Written exercise ::
Locate and copy each line in the data that contains the word "pieces".

Stored records ::
----

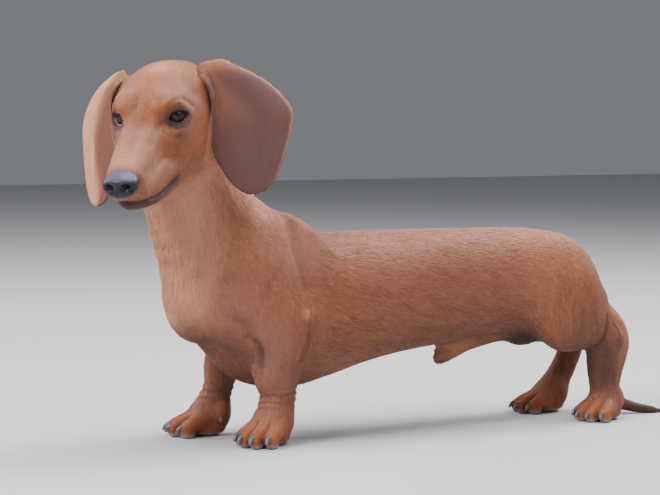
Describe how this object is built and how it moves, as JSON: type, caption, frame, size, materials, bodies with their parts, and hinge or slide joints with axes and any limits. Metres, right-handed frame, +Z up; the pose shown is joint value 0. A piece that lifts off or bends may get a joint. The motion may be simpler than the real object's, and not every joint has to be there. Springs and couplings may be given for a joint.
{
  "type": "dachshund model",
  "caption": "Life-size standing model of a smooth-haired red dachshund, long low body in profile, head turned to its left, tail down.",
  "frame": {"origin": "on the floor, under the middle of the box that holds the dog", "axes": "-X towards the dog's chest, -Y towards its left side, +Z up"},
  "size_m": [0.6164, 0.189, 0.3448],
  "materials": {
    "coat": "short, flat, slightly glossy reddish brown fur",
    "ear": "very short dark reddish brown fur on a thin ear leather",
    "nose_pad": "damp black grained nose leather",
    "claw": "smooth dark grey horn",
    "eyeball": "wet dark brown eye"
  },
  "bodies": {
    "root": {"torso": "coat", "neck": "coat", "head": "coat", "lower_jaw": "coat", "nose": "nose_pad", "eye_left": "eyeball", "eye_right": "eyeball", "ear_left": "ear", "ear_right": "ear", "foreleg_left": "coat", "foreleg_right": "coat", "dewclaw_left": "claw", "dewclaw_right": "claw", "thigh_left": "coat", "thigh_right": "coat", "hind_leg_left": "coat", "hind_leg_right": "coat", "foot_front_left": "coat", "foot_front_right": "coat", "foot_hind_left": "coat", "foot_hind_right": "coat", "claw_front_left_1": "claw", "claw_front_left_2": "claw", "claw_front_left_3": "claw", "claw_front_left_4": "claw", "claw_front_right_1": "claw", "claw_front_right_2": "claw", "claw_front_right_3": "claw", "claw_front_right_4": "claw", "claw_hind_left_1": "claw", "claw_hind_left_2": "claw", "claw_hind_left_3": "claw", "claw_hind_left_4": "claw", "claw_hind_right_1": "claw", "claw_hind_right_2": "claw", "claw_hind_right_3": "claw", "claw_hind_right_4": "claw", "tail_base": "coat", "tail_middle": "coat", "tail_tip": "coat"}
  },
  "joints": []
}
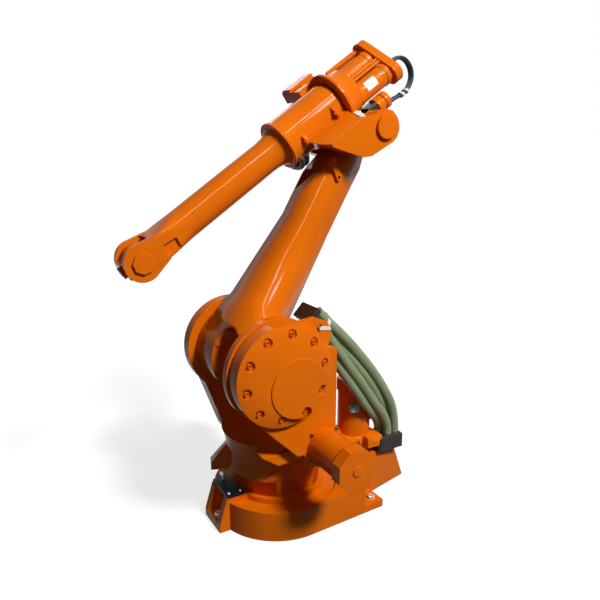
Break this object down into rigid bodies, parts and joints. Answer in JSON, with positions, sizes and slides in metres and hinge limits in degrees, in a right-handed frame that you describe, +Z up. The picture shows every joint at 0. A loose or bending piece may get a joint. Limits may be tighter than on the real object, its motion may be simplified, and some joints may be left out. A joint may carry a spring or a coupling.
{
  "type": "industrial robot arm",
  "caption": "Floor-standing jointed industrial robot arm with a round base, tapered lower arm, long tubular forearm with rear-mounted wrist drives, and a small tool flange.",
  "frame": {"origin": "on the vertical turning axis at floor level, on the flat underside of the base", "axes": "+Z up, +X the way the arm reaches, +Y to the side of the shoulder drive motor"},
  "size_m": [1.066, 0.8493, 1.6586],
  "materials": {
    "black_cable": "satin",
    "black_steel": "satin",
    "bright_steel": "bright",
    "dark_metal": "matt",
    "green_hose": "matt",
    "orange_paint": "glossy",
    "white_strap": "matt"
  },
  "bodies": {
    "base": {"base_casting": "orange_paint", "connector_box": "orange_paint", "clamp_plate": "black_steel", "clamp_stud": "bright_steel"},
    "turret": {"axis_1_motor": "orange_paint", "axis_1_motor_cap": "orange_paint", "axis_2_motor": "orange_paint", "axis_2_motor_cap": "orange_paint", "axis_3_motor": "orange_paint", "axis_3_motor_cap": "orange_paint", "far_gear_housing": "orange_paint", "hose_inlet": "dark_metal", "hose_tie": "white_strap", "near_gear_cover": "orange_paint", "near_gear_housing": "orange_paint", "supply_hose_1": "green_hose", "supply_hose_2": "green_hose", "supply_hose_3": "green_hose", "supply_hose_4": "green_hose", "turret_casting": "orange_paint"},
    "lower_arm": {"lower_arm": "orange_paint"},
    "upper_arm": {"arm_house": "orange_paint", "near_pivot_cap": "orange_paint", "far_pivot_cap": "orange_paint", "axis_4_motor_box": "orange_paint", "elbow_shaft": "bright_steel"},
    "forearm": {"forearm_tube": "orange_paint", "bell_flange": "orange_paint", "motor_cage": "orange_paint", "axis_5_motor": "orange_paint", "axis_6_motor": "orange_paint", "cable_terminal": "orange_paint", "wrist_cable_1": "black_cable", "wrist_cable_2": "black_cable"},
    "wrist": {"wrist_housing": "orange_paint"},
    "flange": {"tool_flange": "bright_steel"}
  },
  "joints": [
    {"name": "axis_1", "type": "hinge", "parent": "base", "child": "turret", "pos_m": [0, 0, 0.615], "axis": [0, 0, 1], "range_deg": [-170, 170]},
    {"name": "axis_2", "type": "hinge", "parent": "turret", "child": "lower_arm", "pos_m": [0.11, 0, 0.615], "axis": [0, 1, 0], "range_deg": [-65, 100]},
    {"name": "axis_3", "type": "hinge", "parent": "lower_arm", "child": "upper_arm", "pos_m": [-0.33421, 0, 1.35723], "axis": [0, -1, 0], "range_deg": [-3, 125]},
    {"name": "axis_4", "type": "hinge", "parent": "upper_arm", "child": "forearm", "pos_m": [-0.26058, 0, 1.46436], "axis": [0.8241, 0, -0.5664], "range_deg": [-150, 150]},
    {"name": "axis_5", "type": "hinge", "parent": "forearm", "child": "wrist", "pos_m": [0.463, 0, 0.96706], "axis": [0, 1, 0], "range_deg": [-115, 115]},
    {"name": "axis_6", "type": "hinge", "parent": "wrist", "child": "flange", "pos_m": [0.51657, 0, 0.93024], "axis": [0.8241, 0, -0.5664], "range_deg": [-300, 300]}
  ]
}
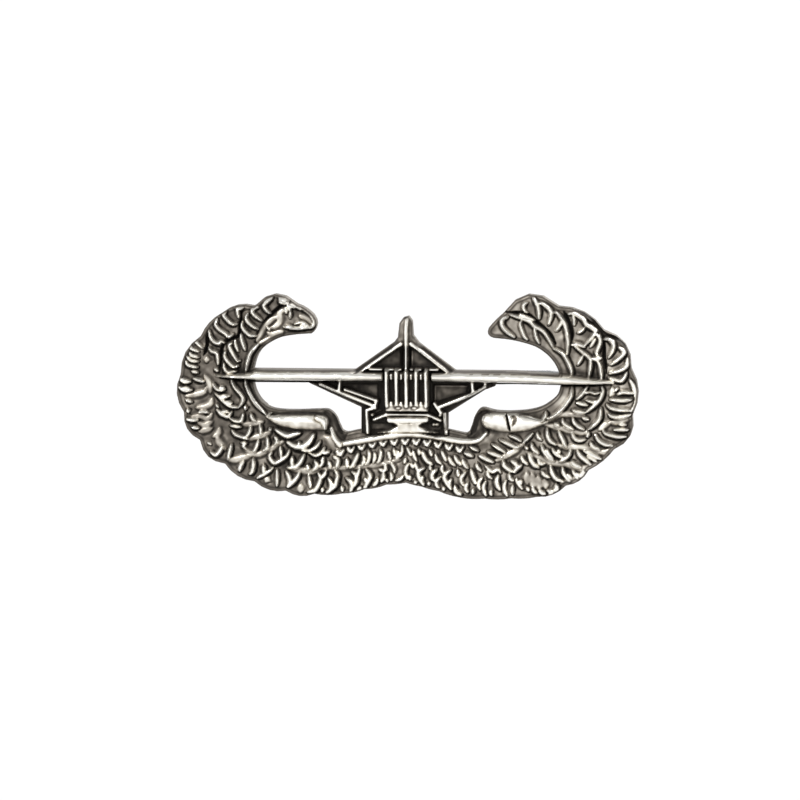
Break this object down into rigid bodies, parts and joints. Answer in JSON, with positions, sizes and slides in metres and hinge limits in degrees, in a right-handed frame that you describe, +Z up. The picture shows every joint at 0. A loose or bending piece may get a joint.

----

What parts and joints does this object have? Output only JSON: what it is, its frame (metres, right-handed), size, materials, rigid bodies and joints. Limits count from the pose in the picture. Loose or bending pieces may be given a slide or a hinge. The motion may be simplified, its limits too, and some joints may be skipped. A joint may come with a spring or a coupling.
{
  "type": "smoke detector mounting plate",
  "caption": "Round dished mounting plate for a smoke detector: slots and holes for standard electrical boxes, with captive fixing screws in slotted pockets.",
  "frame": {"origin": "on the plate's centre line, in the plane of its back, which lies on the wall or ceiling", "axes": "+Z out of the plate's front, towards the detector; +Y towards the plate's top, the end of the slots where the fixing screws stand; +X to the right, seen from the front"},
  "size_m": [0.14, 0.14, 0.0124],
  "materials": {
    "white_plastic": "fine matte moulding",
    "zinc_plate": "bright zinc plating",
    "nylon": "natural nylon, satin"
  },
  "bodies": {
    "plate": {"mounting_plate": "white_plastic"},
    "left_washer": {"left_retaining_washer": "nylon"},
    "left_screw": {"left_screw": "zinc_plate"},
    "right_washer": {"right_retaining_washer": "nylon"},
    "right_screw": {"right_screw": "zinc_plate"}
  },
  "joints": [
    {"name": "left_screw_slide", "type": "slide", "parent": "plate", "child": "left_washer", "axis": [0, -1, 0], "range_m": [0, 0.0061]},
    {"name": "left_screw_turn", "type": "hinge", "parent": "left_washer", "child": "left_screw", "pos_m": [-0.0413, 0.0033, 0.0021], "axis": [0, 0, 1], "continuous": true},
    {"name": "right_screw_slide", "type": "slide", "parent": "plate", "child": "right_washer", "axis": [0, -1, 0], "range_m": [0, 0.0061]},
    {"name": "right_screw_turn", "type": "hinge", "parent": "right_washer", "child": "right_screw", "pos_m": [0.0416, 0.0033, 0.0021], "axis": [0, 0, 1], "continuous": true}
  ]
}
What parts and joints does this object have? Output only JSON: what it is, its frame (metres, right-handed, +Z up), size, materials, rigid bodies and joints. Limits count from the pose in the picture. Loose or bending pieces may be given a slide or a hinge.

----

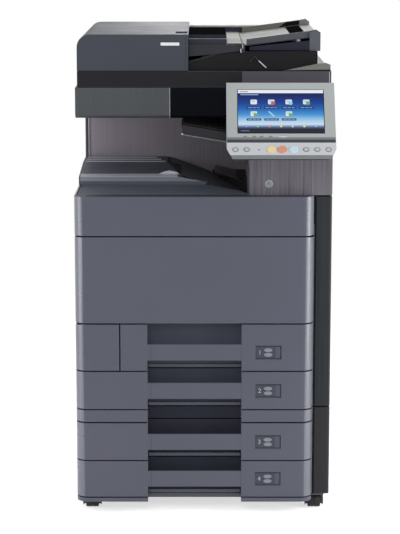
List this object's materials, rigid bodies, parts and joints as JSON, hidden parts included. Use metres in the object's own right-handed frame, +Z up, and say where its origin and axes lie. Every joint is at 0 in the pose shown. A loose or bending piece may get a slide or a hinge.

----

Task answer ::
What parts and joints does this object have? Output only JSON: what it is, its frame (metres, right-handed), size, materials, rigid bodies and joints. Limits count from the pose in the picture. Loose or bending pieces may be given a slide or a hinge. The motion may be simplified, its limits too, and some joints may be skipped. A joint may come with a spring or a coupling.
What parts and joints does this object have? Output only JSON: what it is, its frame (metres, right-handed, +Z up), size, materials, rigid bodies and joints. Limits count from the pose in the picture. Loose or bending pieces may be given a slide or a hinge.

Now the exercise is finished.